Hamilton County Election officials said Tuesday that the efforts to unseat Anderson fell about 400 signatures short of the needed 1,600.

Anderson, Chattanooga's first openly gay council member, called the effort bigotry and "a massive waste of time and taxpayer dollars." He is right on both counts.

Anderson had been in office less than a year when the recall effort began, led by a man who didn't even live in Anderson's district. When recall supporters said Anderson didn't represent them and their needs, the translation was that he sponsored the city's domestic-partner, same-sex benefits ordinance. The proposed ordinance is expected to raise the city's benefits cost only about 1 percent, or about $163,000 a year.

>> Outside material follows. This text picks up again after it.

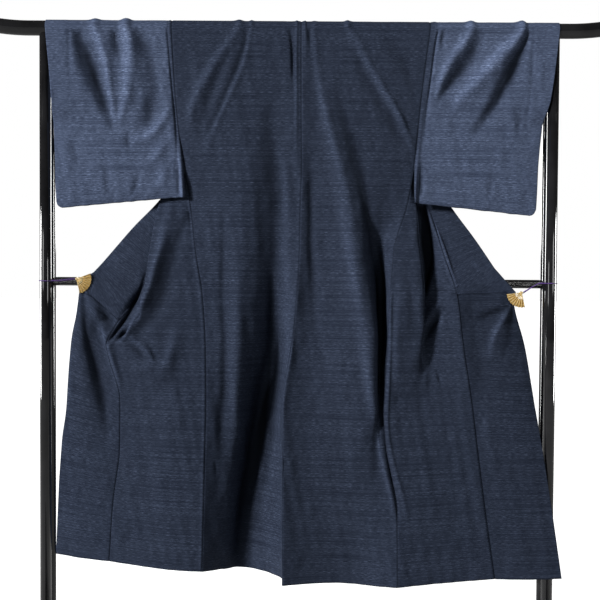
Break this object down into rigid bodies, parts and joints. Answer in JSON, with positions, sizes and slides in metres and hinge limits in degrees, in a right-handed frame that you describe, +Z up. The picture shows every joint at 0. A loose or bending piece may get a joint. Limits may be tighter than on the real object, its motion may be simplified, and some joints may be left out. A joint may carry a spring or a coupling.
{
  "type": "tsumugi kimono on a tubular kimono rack",
  "caption": "Unlined indigo tsumugi kimono draped back outward over a black tubular rack, its fronts drawn open by small gold fan clips.",
  "frame": {"origin": "on the floor, in the middle of the rack and under its top rod", "axes": "+Z up, +X along the rod to the right of someone who looks at the kimono's back, +Y from that viewer through the kimono, away from its back"},
  "size_m": [1.6822, 0.44, 1.7141],
  "materials": {
    "tsumugi_cloth": "dry slubbed silk, broken pale weft lines on indigo",
    "black_tube": "gloss black paint",
    "gold_clip": "polished gold plate",
    "elastic_cord": "thin round purple elastic cord"
  },
  "bodies": {
    "root": {"body_left": "tsumugi_cloth", "body_right": "tsumugi_cloth", "overlap_left": "tsumugi_cloth", "overlap_right": "tsumugi_cloth", "sleeve_left": "tsumugi_cloth", "sleeve_right": "tsumugi_cloth", "collar": "tsumugi_cloth", "rack_top_rod": "black_tube", "rack_front_post_left": "black_tube", "rack_front_post_right": "black_tube", "rack_rear_post_left": "black_tube", "rack_rear_post_right": "black_tube", "rack_foot_left": "black_tube", "rack_foot_right": "black_tube", "rack_mid_bar": "black_tube", "rack_spacer_left_1": "black_tube", "rack_spacer_left_2": "black_tube", "rack_spacer_left_3": "black_tube", "rack_spacer_right_1": "black_tube", "rack_spacer_right_2": "black_tube", "rack_spacer_right_3": "black_tube", "fan_clip_left": "gold_clip", "fan_clip_right": "gold_clip", "clip_cord_left": "elastic_cord", "clip_cord_right": "elastic_cord"}
  },
  "joints": []
}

Trying to recall Anderson was no more reasonable than seeking to recall Larry Grohn just because you don't like older men who ask a lot of questions. Or petitioning to recall Carol Berz, the council's only woman, because you don't like women.

Recalls should be reserved for malfeasance and wrongdoing, not as an election do-over for people who don't like the personalities of their leaders.

More climate talk, no action

The 840-page National Climate Assessment -- the third edition of a Congress-mandated study -- finds that global warming and its resulting wild weather is already changing daily lives. Duh.

The report continues: We must act now to avoid the worst of climate change. Double duh.

White House science adviser John Holdren called the report, "the loudest and clearest alarm bell to date signaling the need to take urgent action." Later this summer, officials say, the White House plans to propose regulations restricting gases from coal-fired power plants. Yeah, right.

Frankly, we've heard this before, all of this. And it's past time. Let's put up, or shut up. Meanwhile, out there in reader land: Don't wait on politicians. Make sure you and your kids do your part to reduce carbon -- and make sure you have rowboats and emergency plans.